Jakarta Composite Index continued to gain momentum, adding 10.83% on foreign inflow. The gain was much better than the 3.18% recorded in July.  Indonesia’s economy grew by 5.05% Year-on-Year in the second quarter of 2024. On the production side, Accommodation and Food Service Activities experienced the highest growth at 10.17%. Meanwhile on the expenditure side, households’ consumption component experienced the highest growth at 9.98%.

The Philippines PSE Index gained 4.21%, extending the 3.40% gain in July. The second-quarter economic expansion was the fastest since the 6.40% annual growth in the first quarter of 2023, beating the 6.20% estimate in a Reuters poll of economists and outpacing the upwardly revised 5.80% growth in the first three months of the year. Consumer spending grew 4.60% in the period, accounting for two-thirds of output. Investments increased 11.50% while government spending expanded by 10.50%.

Vietnam’s VN-Index gained 2.59% on policy initiatives to strengthen investors’ confidence. The latest draft amendment to the Securities Law is expected to be submitted to the National Assembly in October 2024. Key highlights include (i) stricter criteria for professional investors; (ii) allowing commercial banks and foreign bank branches to clear and settle transactions in both the equity and derivative markets; (iii) establishing a legal framework for the VSDC (Vietnam Securities Depository and Clearing Corporation) to create a subsidiary to serve as the central clearing counterparty (“CCP”) of transactions; and (iv) increasing investment limits for fund management companies from 10.00% to 15.00% for a listed company and from 30.00% to 35.00% for a group of related companies.

After many months of rate hikes by the US Fed since 2022 to beat inflations, the easing of inflation rate in the US in recent months has raised market expectations that that rates may start to fall. The market has been hopeful of rate cuts starting as early as March, but the prospect of this happening has been pushed back to the second half of 2024. While the latest inflation data remained sangiune, and the 12-month rate of price increase has slowed to 2.60%, it was still above the Fed’s 2.0% target, and the Fed had indicated that it would wait to see more inflation and labour market data before deciding on any rate cut. Market attention is focused on the Fed’s rate decision at its meeting in September, with high expectations for a rate cut.

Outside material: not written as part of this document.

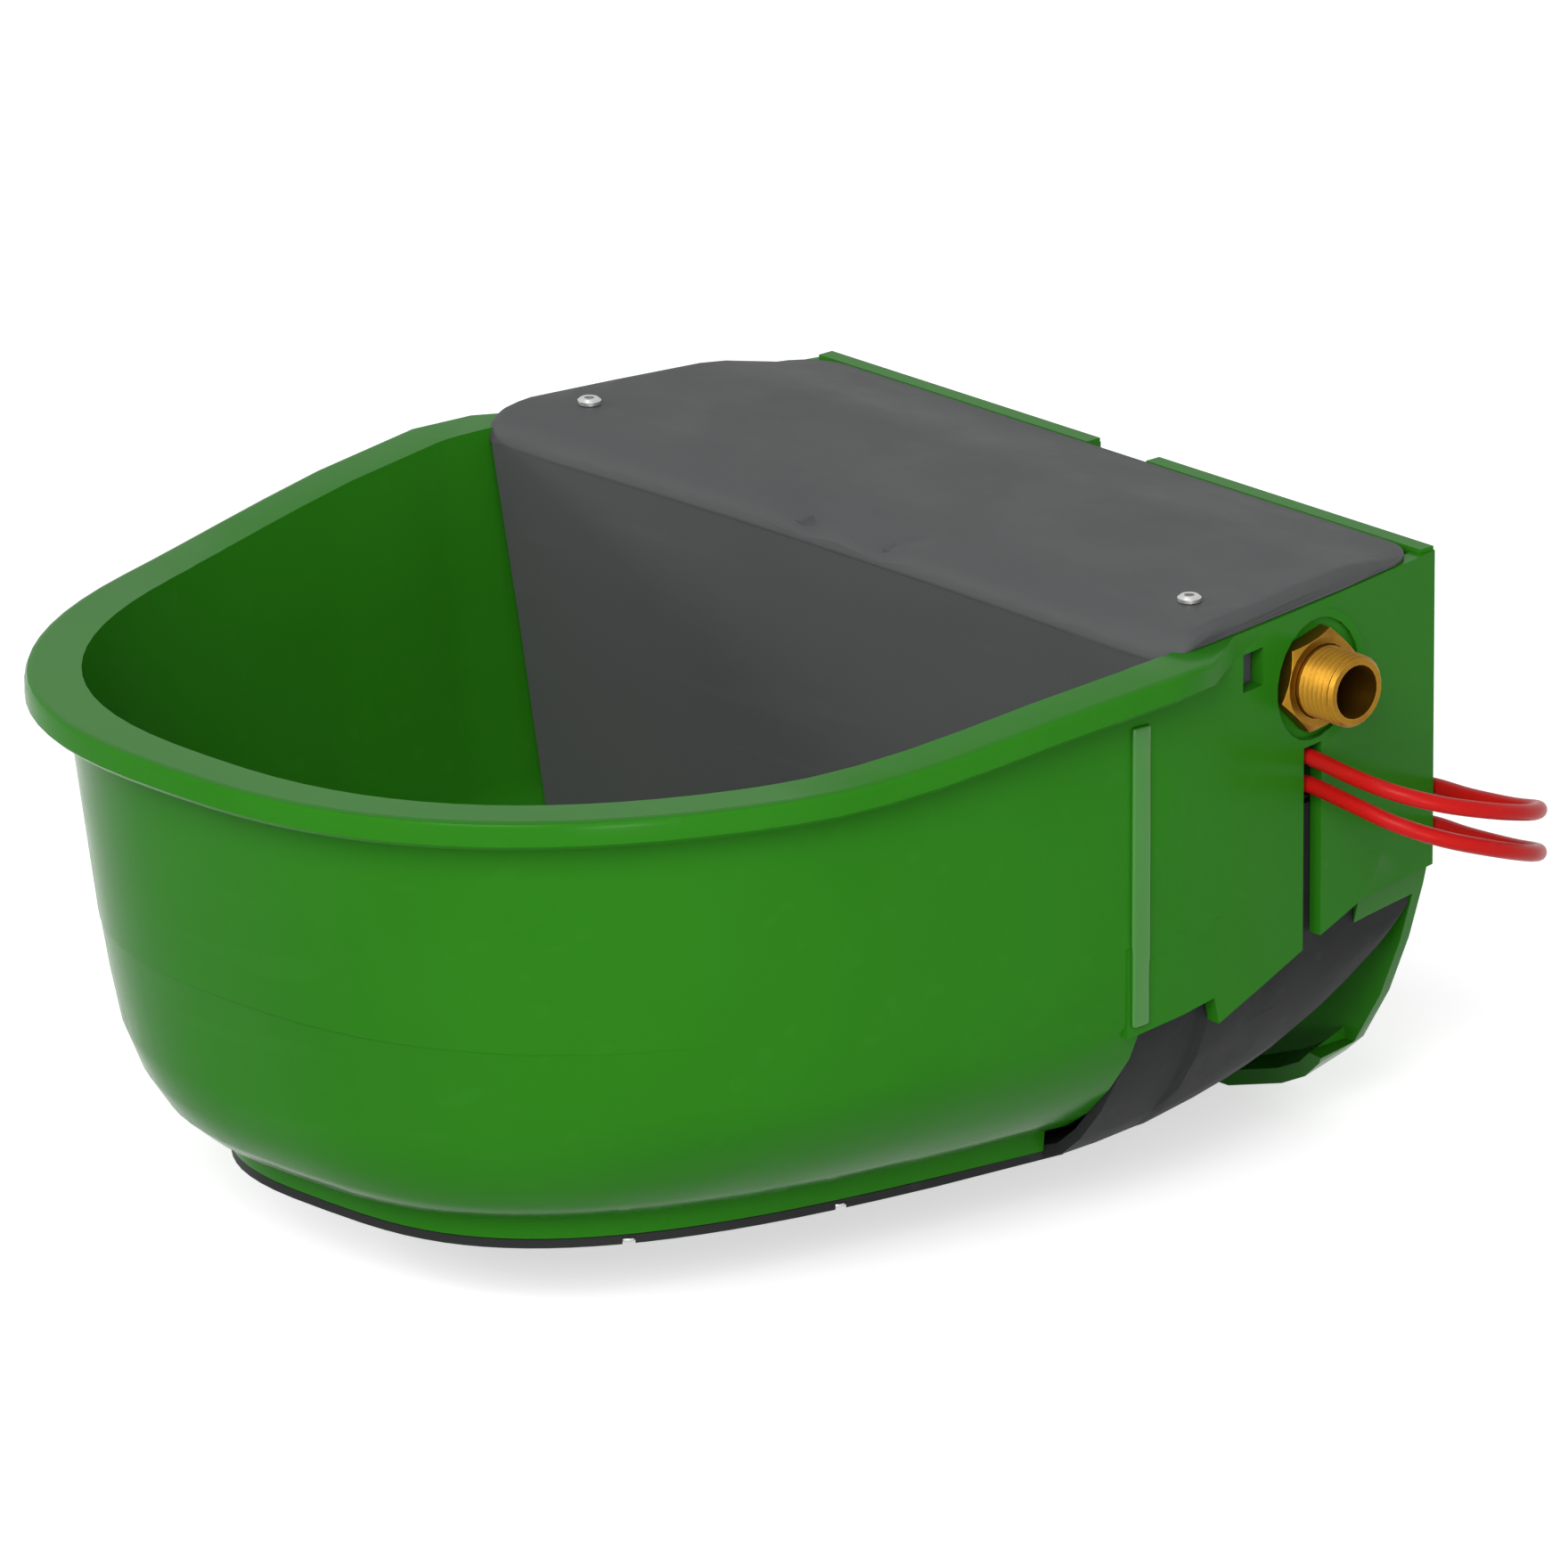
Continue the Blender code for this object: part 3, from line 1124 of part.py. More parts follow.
def float_arm(material):
    """Lever on the pivot pin: a tongue up to the plunger and a long arm to the float."""
    pivot = place(PIVOT_X, INLET_DEPTH, arm_height())
    half = EAR_GAP - 0.0006
    arm = rod("float_arm", pivot, (0, 1, 0), -half, half, HUB_RADIUS)
    tongue = block("tongue", (PIVOT_X - ARM_THICK / 2, INLET_DEPTH - half, arm_height()),
                   (PIVOT_X + ARM_THICK / 2, INLET_DEPTH + half, INLET_Z + 0.003))
    bar = block("bar", (PIVOT_X - ARM_LENGTH, INLET_DEPTH - half, arm_height() - ARM_THICK / 2),
                (PIVOT_X, INLET_DEPTH + half, arm_height() + ARM_THICK / 2))
    eye = rod("eye", place(PIVOT_X - ARM_LENGTH, INLET_DEPTH, arm_height()), (0, 0, 1),
              -ARM_THICK / 2, ARM_THICK / 2, 0.0075)
    add(arm, tongue, bar, eye)
    cut(arm, rod("pin_hole", pivot, (0, 1, 0), -0.02, 0.02, PIN_RADIUS + FIT, segments=16),
        rod("rod_hole", place(PIVOT_X - ARM_LENGTH, INLET_DEPTH, arm_height()), (0, 0, 1),
            -0.010, 0.010, ROD_RADIUS + FIT, segments=16))
    dress(arm, material)
    return arm


def float_top():
    return arm_height() - ARM_THICK / 2 - FIT


def water_float(material):
    """Hollow plastic float, made here as one closed solid with round edges."""
    x = PIVOT_X - ARM_LENGTH
    item = block("float", (x - FLOAT_LONG / 2, INLET_DEPTH - FLOAT_WIDE / 2,
                           float_top() - FLOAT_TALL),
                 (x + FLOAT_LONG / 2, INLET_DEPTH + FLOAT_WIDE / 2, float_top()))
    shape = bmesh.new()
    shape.from_mesh(item.data)
    upright = [edge for edge in shape.edges
               if abs(edge.verts[0].co.z - edge.verts[1].co.z) > FLOAT_TALL / 2]
    bmesh.ops.bevel(shape, geom=upright, offset=FLOAT_ROUND, segments=4, affect='EDGES',
                    profile=0.5)
    flat = [edge for edge in shape.edges
            if abs(edge.verts[0].co.z - edge.verts[1].co.z) < FLOAT_TALL / 2]
    bmesh.ops.bevel(shape, geom=flat, offset=0.0025, segments=2, affect='EDGES', profile=0.5)
    shape.to_mesh(item.data)
    shape.free()
    cut(item, rod("rod_hole", place(x, INLET_DEPTH, 0), (0, 0, 1), -0.080, 0.0,
                  ROD_RADIUS + FIT, segments=16))
    dress(item, material)
    return item


def float_rod(steel, plastic):
    """The screw through the float and the arm, and the wing nut that sets the water level."""
    centre = place(PIVOT_X - ARM_LENGTH, INLET_DEPTH, 0)
    bottom = float_top() - FLOAT_TALL
    top = arm_height() + ARM_THICK / 2
    screw = turned("float_level_screw", centre, (0, 0, 1),
                   ((bottom - FIT - 0.002, 0.0045), (bottom - FIT, 0.0045),
                    (bottom - FIT, ROD_RADIUS), (top + ROD_RISE, ROD_RADIUS),
                    (top + ROD_RISE + 0.001, ROD_RADIUS - 0.0006)), steel, 16)
    shade(screw)
    nut = rod("float_level_nut", centre, (0, 0, 1), top + FIT, top + FIT + 0.005, 0.0048,
              segments=16)
    for sign in (1, -1):
        x = centre.x
        wing = block("wing", (min(x, x + sign * WING_SPAN), INLET_DEPTH - 0.0010, top + FIT + 0.0014),
                     (max(x, x + sign * WING_SPAN), INLET_DEPTH + 0.0010, top + FIT + 0.0085))
        add(nut, wing)
    cut(nut, rod("bore", centre, (0, 0, 1), -0.060, 0.020, ROD_RADIUS + FIT, segments=16))
    dress(nut, plastic)
    return screw, nut


def pivot_parts(material):
    """The lever's pivot pin and the clip in its groove."""
    pivot = place(PIVOT_X, INLET_DEPTH, arm_height())
    outer = EAR_GAP + EAR_THICK
    pin = turned("float_pivot_pin", pivot, (0, 1, 0),
                 ((-outer - FIT - 0.0015, PIN_RADIUS + 0.0012), (-outer - FIT, PIN_RADIUS + 0.0012),
                  (-outer - FIT, PIN_RADIUS), (outer + FIT, PIN_RADIUS),
                  (outer + FIT, PIN_RADIUS - 0.0005),
                  (outer + FIT + CLIP_THICK + 2 * FIT, PIN_RADIUS - 0.0005),
                  (outer + FIT + CLIP_THICK + 2 * FIT, PIN_RADIUS),
                  (outer + 0.0030, PIN_RADIUS)), material, 16)
    shade(pin)
    clip = rod("pivot_clip", pivot, (0, 1, 0), outer + 2 * FIT, outer + 2 * FIT + CLIP_THICK,
               CLIP_RADIUS, segments=16)
    cut(clip, rod("bore", pivot, (0, 1, 0), 0.0, 0.02, PIN_RADIUS - 0.0005 + 0.0002, segments=12),
        block("mouth", (PIVOT_X - 0.0008, INLET_DEPTH - 0.02, arm_height() - 0.006),
              (PIVOT_X + 0.0008, INLET_DEPTH, arm_height())))
    dress(clip, material)
    return pin, clip


def pipe_heating_cable(material):
    """One cable in two turns, out of the side slot and back in behind the moulding."""
    route = [place(*point) for point in CABLE_ROUTE]
    return tube("pipe_heating_cable", smooth_points(route, CABLE_STEP), CABLE_RADIUS, 2, material)


def main():
    clear_scene()
    green = finish_material("green_plastic", (0.022, 0.145, 0.014), 0.30)
    grey = finish_material("grey_plastic", (0.085, 0.088, 0.090), 0.50)
    black = finish_material("black_plastic", (0.020, 0.020, 0.022), 0.55)
    white = finish_material("white_plastic", (0.70, 0.71, 0.68), 0.45)
    foam = finish_material("insulation_foam", (0.30, 0.30, 0.31), 0.90)
    rubber = finish_material("rubber", (0.015, 0.015, 0.015), 0.75)
    red = finish_material("red_silicone", (0.55, 0.013, 0.010), 0.38)
    brass = finish_material("brass", (0.60, 0.36, 0.07), 0.32, 1.0)
    steel = finish_material("stainless_steel", (0.62, 0.62, 0.62), 0.30, 1.0)
    alloy = finish_material("aluminium", (0.75, 0.76, 0.77), 0.40, 1.0)

    body = trough_body(green)
    float_cover(grey)
    cover_screws(steel)
    cover_screw_inserts(brass)
    under_cover(grey)
    under_cover_screws(body, steel)
    heater_plate(alloy)
    floor_heating_cable(red)
    insulation_pad(foam)
    control_box(black)
    thermostat_post(grey)
    lead_gland(black)
    drain_parts(rubber, black)
    inlet_valve_body(brass)
    inlet_lock_nut(brass)
    inlet_gasket(rubber)
    valve_parts(brass, white, rubber)
    float_arm(steel)
    water_float(white)
    float_rod(steel, white)
    pivot_parts(steel)
    pipe_heating_cable(red)


main()
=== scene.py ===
import math

import bpy
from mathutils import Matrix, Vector


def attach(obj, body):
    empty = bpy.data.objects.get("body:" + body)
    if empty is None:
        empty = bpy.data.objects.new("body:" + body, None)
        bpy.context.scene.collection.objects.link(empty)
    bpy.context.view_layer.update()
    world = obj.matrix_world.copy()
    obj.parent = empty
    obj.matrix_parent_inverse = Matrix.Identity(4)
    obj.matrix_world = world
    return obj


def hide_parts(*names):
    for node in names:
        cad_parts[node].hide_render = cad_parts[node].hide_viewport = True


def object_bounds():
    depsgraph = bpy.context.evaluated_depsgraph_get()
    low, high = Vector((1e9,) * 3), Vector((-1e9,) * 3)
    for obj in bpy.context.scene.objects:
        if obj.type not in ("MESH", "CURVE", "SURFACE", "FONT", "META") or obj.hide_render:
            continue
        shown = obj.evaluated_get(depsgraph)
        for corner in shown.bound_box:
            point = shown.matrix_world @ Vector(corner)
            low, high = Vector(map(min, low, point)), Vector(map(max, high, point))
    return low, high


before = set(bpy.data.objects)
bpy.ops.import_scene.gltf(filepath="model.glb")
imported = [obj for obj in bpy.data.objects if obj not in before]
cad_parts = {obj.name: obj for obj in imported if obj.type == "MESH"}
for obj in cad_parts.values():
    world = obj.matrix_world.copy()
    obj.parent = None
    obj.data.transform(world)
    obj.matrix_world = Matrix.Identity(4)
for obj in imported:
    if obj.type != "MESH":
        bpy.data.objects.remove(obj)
cadLow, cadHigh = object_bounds()


cameraSettings = {
    "azimuth": 47.0,             # degrees from the front, towards the right side
    "elevation": 18.5,
    "aim": (-0.0446, -0.0993, 0.0039),
    "distance": 8.0,             # far off, as the photo has almost no perspective
    "pictureWidth": 0.440,       # metres across the picture at the aim point
    "sensor": 36.0,
    "clipStart": 0.5,
    "clipEnd": 60.0,
}


def placeCamera(settings):
    azimuth = math.radians(settings["azimuth"])
    elevation = math.radians(settings["elevation"])
    back = Vector((math.sin(azimuth) * math.cos(elevation),
                   -math.cos(azimuth) * math.cos(elevation),
                   math.sin(elevation)))
    data = bpy.data.cameras.new("photoCamera")
    data.sensor_width = settings["sensor"]
    data.lens = settings["sensor"] * settings["distance"] / settings["pictureWidth"]
    data.clip_start = settings["clipStart"]
    data.clip_end = settings["clipEnd"]
    camera = bpy.data.objects.new("photoCamera", data)
    bpy.context.scene.collection.objects.link(camera)
    camera.location = Vector(settings["aim"]) + back * settings["distance"]
    camera.rotation_euler = back.to_track_quat("Z", "Y").to_euler()
    bpy.context.scene.camera = camera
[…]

So far, resilient US economic data and the prospect of US rate cuts have boosted investor sentiments and pushed the US stock market higher, breaching new historical high. Investors have been pricing in expectation of a lower interest rate environment as early as second half of 2024. This, coupled with corporate earnings reports that have so far been better than expected, has kept investment sentiment buoyant, despite the US market’s elevated valuation and continuing geo-political tensions. Some observers have pointed to some downside risks to economic activity. Any adverse change in the US economic growth trajectory and its consequent effect on corporate earnings would have significant impact on the market.  Escalation of geo-political conflicts could also have major adverse implications for the markets. In the near term, any surprise in the Fed decision on rates in September can be expected to have major impact on the markets.

We are watchful of geo-political developments as well as policy directions in the major economies, in particular US and China.  The continuing Israel-Hamas conflict, and the risk that it may potentially spread in the Middle East, has added to the uncertainties. US economic and inflation data and interest rate policy responses will affect market sentiments and liquidity. Adding to the market uncertainties will be whether it will be Donald Trump or Kamala Harris who will emerge winner in the November 4 US Presidential election, and what it will mean in terms of US economic and foreign policy changes. In Asia, the focus is on the pace of China’s economic recovery which has been weaker than expected.  The Chinese property sector continues to face severe challenges, and any sign of stabilization and growth will have positive catalyst for China’s economy and risk assets. The Chinese government continues to bring forth various measures to help the economy. It may take time for the initiatives to bear fruits.

While we are cautiously optimistic, there remains headwind for risk assets, including continuation of high interest rate and its impact on business and economic activities, and slower than expected economic growth in China, as well as the historically high market valuations in the US. The continuing geo-political tension in Europe, Middle East and in East Asia will keep risk premium elevated at times and result in markets volatility. We will be watchful on these.

The prolonged sell down of Chinese equities and their depressed valuation may offer potential upside should supportive and expansionary Chinese policies to bolster economic activities meet with success.

We continue to apply our strategy of focusing on identifying fundamentally healthy companies with low valuations, low leverage, high growth, robust management and a strong track record, and adherence to our investment philosophy of “Never Fully Invest at All Times” which has served us well over the years.

We thank you once again for your continued faith in us, and hope to remain good stewards in our endeavour to protect and grow your capital.

This article is solely for information purposes. It is not intended as an offer or solicitation for the purchase or sale of any financial instrument, investment product or service. The information contained herein does not have any regard to the specific investment objectives, financial situation or particular needs of any person. Investors may wish to seek advice from a financial advisor before making any investment decision. Past performance is not indicative of future results. An investment is subject to investment risks, including the possible loss of the principal amount invested.